◆ **YOUR OBJECTIVE**: In the listing that follows, count each line where the word "high" appears; write nothing but the count.

◆ **PROVIDED RECORDS**:
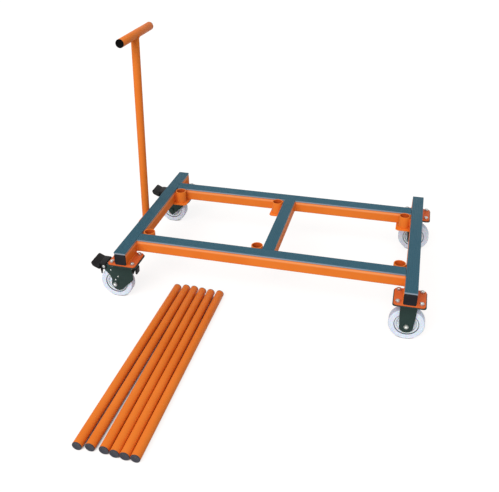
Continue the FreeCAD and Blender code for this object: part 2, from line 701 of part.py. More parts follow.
def swivel_fork(label, x, y, outward):
    """The turning fork: cheeks that sweep back to the axle, the inner one narrower, ears and a crown dish."""
    foot = f"(-{AXLE_DROP} - leg_below_axle)"
    ear_end = "(-pin_out - ear_radius)"
    ear_under = f"({PIN_Z} - ear_radius)"
    corners = [
        ("crown_front", FORK_TOP), ("cheek_front", FORK_TOP + " - cheek_drop"),
        ("-trail + foot_front", foot), ("-trail - foot_rear", foot),
        ("-trail - heel_out", f"-{AXLE_DROP} - heel_drop"),
        ("-trail - waist_out", f"-{AXLE_DROP} + waist_rise"),
        ("-trail - shoulder_out", f"-{AXLE_DROP} + shoulder_rise"),
        (ear_end, ear_under), (ear_end, FORK_TOP)]
    body = new_body(label)
    pad(body, polygon(body, "XZ_Plane", corners), "fork_gap + 2 * fork_wall", both_ways=True)
    spots = [(value(px), value(pz)) for px, pz in corners]

    def corner(*picked):
        return lambda edge: runs_along(1)(edge) and any(
            near(edge, x=spots[index][0], z=spots[index][1]) for index in picked)

    dress(body, "Fillet", corner(2, 3), "foot_round")
    dress(body, "Fillet", corner(1, 4, 5), "cheek_round")
    dress(body, "Fillet", corner(7, 8), "ear_radius - 0.1")
    pad(body, circles(body, "XZ_Plane", [("-trail", "-" + AXLE_DROP)], "boss_diameter"),
        "2 * " + AXLE_HALF, both_ways=True)
    clear_middle(body, ear_end + " - 1", "cheek_front + 1", CROWN_UNDER, "-caster_height")
    clear_middle(body, ear_end + " - 1", "-crown_radius - fork_wall", "0", CROWN_UNDER)
    pocket(body, polygon(body, "XZ_Plane", [
        ("cheek_front + 5", "-inner_top"), ("inner_front", "-inner_top"), ("inner_waist", "-inner_middle"),
        ("-inner_foot", foot + " - 1"), ("cheek_front + 5", foot + " - 1")]), "fork_gap", upward=outward > 0)
    pad(body, circles(body, "XY_Plane", [("0", "0")], "2 * crown_radius", CROWN_UNDER),
        "crown_rise + fork_wall")
    ball_track(body)
    pocket(body, circles(body, "XY_Plane", [("0", "0")],
                         "king_diameter + 2 * running_clearance"))
    pocket(body, circles(body, "XZ_Plane", [("-trail", "-" + AXLE_DROP)],
                         "axle_diameter + 2 * axle_hole_clearance"))
    pocket(body, circles(body, "XZ_Plane", [("-pin_out", PIN_Z)],
                         "pin_diameter + 2 * running_clearance"))
    place(body, x, y, PLATE_UNDER)
    return node(body, label)


def lock_tongue(label, x, y):
    """A flat spring clamped under the crown whose front end turns down ahead of the wheel."""
    front = "toe_reach - toe_thick"
    corners = [
        ("-tongue_back", CROWN_UNDER), ("crown_front", CROWN_UNDER),
        ("toe_reach", CROWN_UNDER + " - toe_thick"), ("toe_reach - 1", "-toe_drop"),
        (front, "-toe_drop + toe_thick / 2"), (front, TONGUE_UNDER + " - toe_thick"),
        ("crown_front - tongue_thick", TONGUE_UNDER), ("-tongue_back", TONGUE_UNDER)]
    body = new_body(label)
    pad(body, polygon(body, "XZ_Plane", corners), "tongue_width", both_ways=True)
    pocket(body, circles(body, "XY_Plane", [("0", "0")], "king_diameter + 2 * cheek_clearance"))
    place(body, x, y, PLATE_UNDER)
    return node(body, label)


def brake_pedal(label, x, y):
    """A foot paddle with a hood over the fork's ears and a finger that swings in to the tread."""
    hood_top = f"({FORK_TOP} + hood_clearance + hood_thick)"
    hood_back, hood_end = "(-pin_out - hood_front)", "(-pin_out + ear_radius + 1)"
    cheek_under = f"({PIN_Z} - ear_radius - 1)"
    valley = "(-pin_out - valley_out)"
    outer = "(-pin_out - paddle_reach)"
    inside = "fork_gap + 2 * fork_wall + 2 * cheek_clearance"
    body = new_body(label)
    pad(body, polygon(body, "XZ_Plane", [
        (outer, PIN_Z + " + paddle_rise"), (valley, PIN_Z + " + valley_rise"),
        (hood_back + " + 2", PIN_Z + " + valley_rise"), (hood_back + " + 2", PIN_Z + " - ear_radius"),
        (valley, PIN_Z + " + valley_rise - paddle_thick"),
        (outer + " + 3", PIN_Z + " + paddle_rise - paddle_thick")]), "paddle_width", both_ways=True)
    outer_x, side_y = value(outer), value("paddle_width / 2")
    dress(body, "Fillet", lambda edge: abs(abs(edge.CenterOfMass.y) - side_y) < 0.05 and
          edge.CenterOfMass.x < outer_x + 4 and not runs_along(1)(edge) and
          edge.BoundBox.XLength < 4, "paddle_round")
    pad(body, polygon(body, "XZ_Plane", [
        (hood_back + " - 4", PIN_Z + " + valley_rise"), (hood_back, hood_top), (hood_end, hood_top),
        (hood_end, cheek_under), ("-pin_out - spur_tip", cheek_under),
        ("-pin_out - spur_out", PIN_Z + " - spur_drop"),
        ("-pin_out - spur_out - spur_tip", PIN_Z + " - spur_drop"), (hood_back, cheek_under)]),
        inside + " + 2 * cheek_wall", both_ways=True)
    pocket(body, rectangle(body, "XZ_Plane", "-pin_out - hood_front + hood_thick + 2", hood_end + " + 5",
                           cheek_under + " - 5", hood_top + " - hood_thick"), inside, both_ways=True)
    pocket(body, rectangle(body, "XZ_Plane", hood_back + " - 1", hood_end + " + 5",
                           PIN_Z + " - spur_drop - 5", cheek_under), inside, both_ways=True)
    finger = "(-pin_out - shoe_out)"
    pad(body, polygon(body, "XZ_Plane", [
        (finger, hood_top + " - hood_thick / 2"), (finger + " - shoe_thick", hood_top + " - hood_thick / 2"),
        (finger + " - shoe_thick", PIN_Z + " - shoe_drop + 6"), (finger + " - shoe_thick / 2",
                                                               PIN_Z + " - shoe_drop"),
        (finger + " + 1", PIN_Z + " - shoe_drop")]), "shoe_width", both_ways=True)
    pocket(body, circles(body, "XZ_Plane", [("-pin_out", PIN_Z)],
                         "pin_diameter + 2 * running_clearance"))
    place(body, x, y, PLATE_UNDER)
    return node(body, label)


def pedal_pin():
    """The pin through the ears and the pedal's cheeks, along Z, with a head at each end."""
    half = "(fork_gap / 2 + fork_wall + cheek_clearance + cheek_wall + race_gap)"
    shank = cylinder("pin_shank", "pin_diameter", f"2 * {half}", "-" + half)
    top = cylinder("pin_top", "pin_head", "pin_head_thick", half)
    low = cylinder("pin_low", "pin_head", "pin_head_thick", f"-{half} - pin_head_thick")
    return fuse("pedal_pin", shank, top, low)


AXLES = axle_set()
PIN = pedal_pin()
doc.recompute()


def lying(master, x, y, z, outward):
    """A copy of a master turned so that its top points to the outer side of the dolly."""
    shape = master.Shape.copy()
    shape.Placement = at(x, y, z, -90 if outward > 0 else 90, ACROSS)
    return shape


def fastener_node(label, shapes):
    made = doc.addObject("Part::Feature", label)
    made.Shape = Part.makeCompound([solid for shape in shapes for solid in shape.Solids])
    return node(made, label)


king_master = king_bolt("king_bolt")
doc.recompute()
king_bolts = []
for front in ("-", ""):
    shape = king_master.Shape.copy()
    shape.Placement = at("-" + END_BEAM_X, front + CASTER_Y, PLATE_UNDER)
    king_bolts.append(shape)
fastener_node("swivel_king_bolts", king_bolts)

rigid_axles = []
for name, front, outward in (("front", "-", -1), ("rear", "", 1)):
    y = front + CASTER_Y
    handle_x = "-" + END_BEAM_X
    wheel_x = f"({handle_x} - trail)"
    swivel = name + "_swivel"
    swivel_plate(swivel + "_plate", handle_x, y)
    swivel_fork(swivel + "_fork", handle_x, y, outward)
    lock_tongue(swivel + "_lock_tongue", handle_x, y)
    brake_pedal(swivel + "_brake_pedal", handle_x, y)
    fastener_node(swivel + "_axle_and_pin", [
        lying(AXLES, wheel_x, y, AXLE_Z, outward),
        lying(PIN, handle_x + " - pin_out", y, PLATE_UNDER + " + " + PIN_Z, outward)])
    wheel(swivel, wheel_x, y)
    rigid_bracket(name + "_rigid_bracket", END_BEAM_X, y)
    wheel(name + "_rigid", END_BEAM_X, y)
    rigid_axles.append(lying(AXLES, END_BEAM_X, y, AXLE_Z, outward))
fastener_node("rigid_axles", rigid_axles)

ball = Part.makeSphere(value("ball_diameter / 2"))
balls = []
for front in ("-", ""):
    for index in range(int(value("ball_count"))):
        turn = Placement(Vector(), Rotation(Vector(0, 0, 1), 360.0 * index / value("ball_count")))
        seat = at("-" + END_BEAM_X, front + CASTER_Y, PLATE_UNDER + " + " + BALL_Z)
        shape = ball.copy()
        shape.Placement = seat.multiply(turn).multiply(at("race_radius", "0", "0"))
        balls.append(shape)
ball_rings = doc.addObject("Part::Feature", "swivel_balls")
ball_rings.Shape = Part.makeCompound(balls)
node(ball_rings, "swivel_balls")

# ---------------------------------------------------------------- handle

LEAN = Rotation(Vector(0, 1, 0), value("handle_lean"))
handle_seat = Placement(Vector(value(HANDLE_X), 0, value(SLEEVE_FOOT + " + sleeve_depth / 2")), LEAN)
lean = math.radians(value("handle_lean"))
half_depth = value("sleeve_depth / 2 - foot_gap")
foot_depth = (half_depth - value("pipe_outer / 2") * math.sin(lean)) / math.cos(lean)

pole_tube = ring("pole_tube", "pipe_outer", "pipe_outer - 2 * pipe_wall", "handle_reach")
for half in (pole_tube.Base, pole_tube.Tool):
    bind(half, Placement__Base__z=f"-{foot_depth}", Height=f"handle_reach + {foot_depth}")
saddle = cylinder("saddle", "pipe_outer + 2 * saddle_clearance", "2 * pipe_outer")
saddle.Placement.Rotation = Rotation(ACROSS, -90)
bind(saddle, Placement__Base__y="-pipe_outer", Placement__Base__z="handle_reach")
pole = cut("handle_pole", pole_tube, saddle)
pole.Placement = handle_seat
node(pole, "handle_pole")

grip = ring("handle_grip", "pipe_outer", "pipe_outer - 2 * pipe_wall", "grip_length - 2 * plug_flange")
near_grip = value("grip_shift - grip_length / 2")
grip_seat = handle_seat.multiply(
    Placement(Vector(0, near_grip, value("handle_reach")), Rotation(ACROSS, -90)))
grip.Placement = grip_seat.multiply(at("0", "0", "plug_flange"))
node(grip, "handle_grip")

# ---------------------------------------------------------------- plugs for open tube ends

INSIDE = "(pipe_outer - 2 * pipe_wall)"
plug = fuse("tube_plug", cylinder("plug_head", "pipe_outer", "plug_flange"),
            cylinder("plug_stem", INSIDE + " - 2 * plug_clearance", "plug_flange + plug_depth"))
doc.recompute()
copies("handle_grip_plugs", plug, [grip_seat, grip_seat.multiply(at("0", "0", "grip_length", 180, ACROSS))])

# ---------------------------------------------------------------- loose stakes on the floor

TUBE_LENGTH = "stake_length - 2 * plug_flange"

stake_side = "(-frame_length / 2)"
for number in range(1, 7):
    middle = f"({stake_side} + stake_gap_{number} + pipe_outer / 2)"
    near_end = f"(-frame_width / 2 - stake_reach + stake_slip_{number})"
    lie = Placement(Vector(value(middle), value(near_end), value(FLOOR + " + pipe_outer / 2")),
                    Rotation(Vector(0, 0, 1), value(f"stake_turn_{number}")))
    lie = lie.multiply(Placement(Vector(), Rotation(ACROSS, -90)))
    tube = ring(f"stake_{number}_tube", "pipe_outer", INSIDE, TUBE_LENGTH)
    tube.Placement = lie.multiply(at("0", "0", "plug_flange"))
    node(tube, f"stake_{number}_tube")
    ends = [lie, lie.multiply(at("0", "0", "stake_length", 180, ACROSS))]
    copies(f"stake_{number}_plugs", plug, ends)
    stake_side = f"({middle} + pipe_outer / 2)"

# ---------------------------------------------------------------- check and export

doc.recompute()
for thing in doc.Objects:
    if "Invalid" in thing.State or "Error" in thing.State:
        raise RuntimeError(f"{thing.Label} did not rebuild")
labels = [thing.Label for thing in nodes]
if len(set(labels)) != len(labels):
    raise RuntimeError("two sub-parts share a name")
os.makedirs("parts", exist_ok=True)
for thing in nodes:
    shape = thing.Shape
    if shape.isNull() or not shape.isValid() or not shape.Solids:
        raise RuntimeError(f"{thing.Label} has no valid solid")
    shape.exportStep(f"parts/{thing.Label}.step")
print(len(nodes), "sub-parts,", sum(len(thing.Shape.Solids) for thing in nodes), "solids")
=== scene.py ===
import json
import math
import random

import bmesh
import bpy
from mathutils import Matrix, Vector


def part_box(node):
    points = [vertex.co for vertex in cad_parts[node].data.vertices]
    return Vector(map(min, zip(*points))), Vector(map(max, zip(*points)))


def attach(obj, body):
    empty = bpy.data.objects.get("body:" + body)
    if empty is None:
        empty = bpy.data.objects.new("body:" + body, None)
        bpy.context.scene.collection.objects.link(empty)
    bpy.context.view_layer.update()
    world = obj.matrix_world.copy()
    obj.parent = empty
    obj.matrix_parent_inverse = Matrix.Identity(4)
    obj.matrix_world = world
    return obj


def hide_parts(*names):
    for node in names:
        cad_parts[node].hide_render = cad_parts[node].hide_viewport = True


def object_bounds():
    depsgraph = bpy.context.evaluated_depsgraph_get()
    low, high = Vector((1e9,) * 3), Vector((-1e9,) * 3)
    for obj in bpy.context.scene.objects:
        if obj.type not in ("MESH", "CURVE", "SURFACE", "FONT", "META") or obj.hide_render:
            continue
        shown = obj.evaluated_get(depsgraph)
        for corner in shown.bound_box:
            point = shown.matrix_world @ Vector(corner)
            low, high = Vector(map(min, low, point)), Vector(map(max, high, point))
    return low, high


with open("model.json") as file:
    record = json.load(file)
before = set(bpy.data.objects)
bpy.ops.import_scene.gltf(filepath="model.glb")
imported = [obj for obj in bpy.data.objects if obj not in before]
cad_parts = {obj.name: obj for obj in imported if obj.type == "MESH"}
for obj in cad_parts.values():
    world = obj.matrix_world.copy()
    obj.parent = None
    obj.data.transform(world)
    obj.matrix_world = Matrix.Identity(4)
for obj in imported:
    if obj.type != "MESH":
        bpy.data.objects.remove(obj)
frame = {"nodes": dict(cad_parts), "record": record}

mm = 0.001
nearly = 1e-6  # places closer than this are one
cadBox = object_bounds()
chance = random.Random(11)

# ---- picking and placing, shared by every piece


def clearSelection():
    bpy.ops.object.select_all(action="DESELECT")


def onlySelect(piece):
    clearSelection()
    piece.select_set(True)
    bpy.context.view_layer.objects.active = piece


def freshPiece(name):
    # names what a primitive operator has just added and puts its place into its mesh
    piece = bpy.context.object
    piece.name = piece.data.name = name
    onlySelect(piece)
    bpy.ops.object.transform_apply(location=True, rotation=True, scale=True)
    return piece


def boxBetween(name, low, high):
    low, high = Vector(low), Vector(high)
    bpy.ops.mesh.primitive_cube_add(size=1, location=(low + high) / 2, scale=high - low)
    return freshPiece(name)


def editing(piece, selectMode="FACE"):
    onlySelect(piece)
    bpy.ops.object.mode_set(mode="EDIT")
    bpy.ops.mesh.select_mode(type=selectMode)


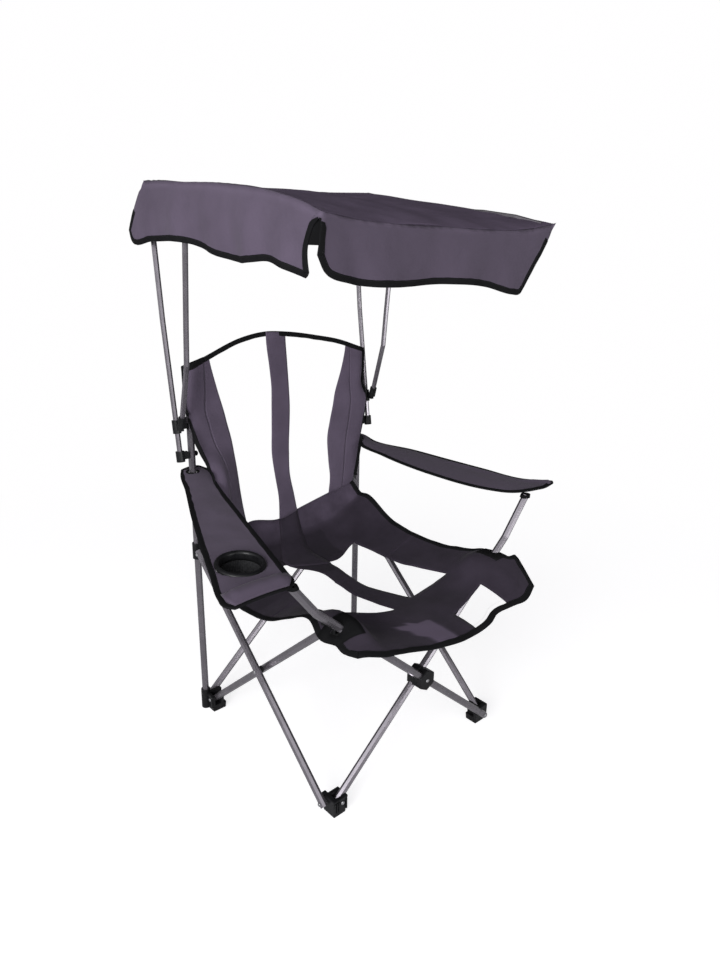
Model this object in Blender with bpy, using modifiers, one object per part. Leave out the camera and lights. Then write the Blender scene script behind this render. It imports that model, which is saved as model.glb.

◆ **WORKED ANSWER**: 6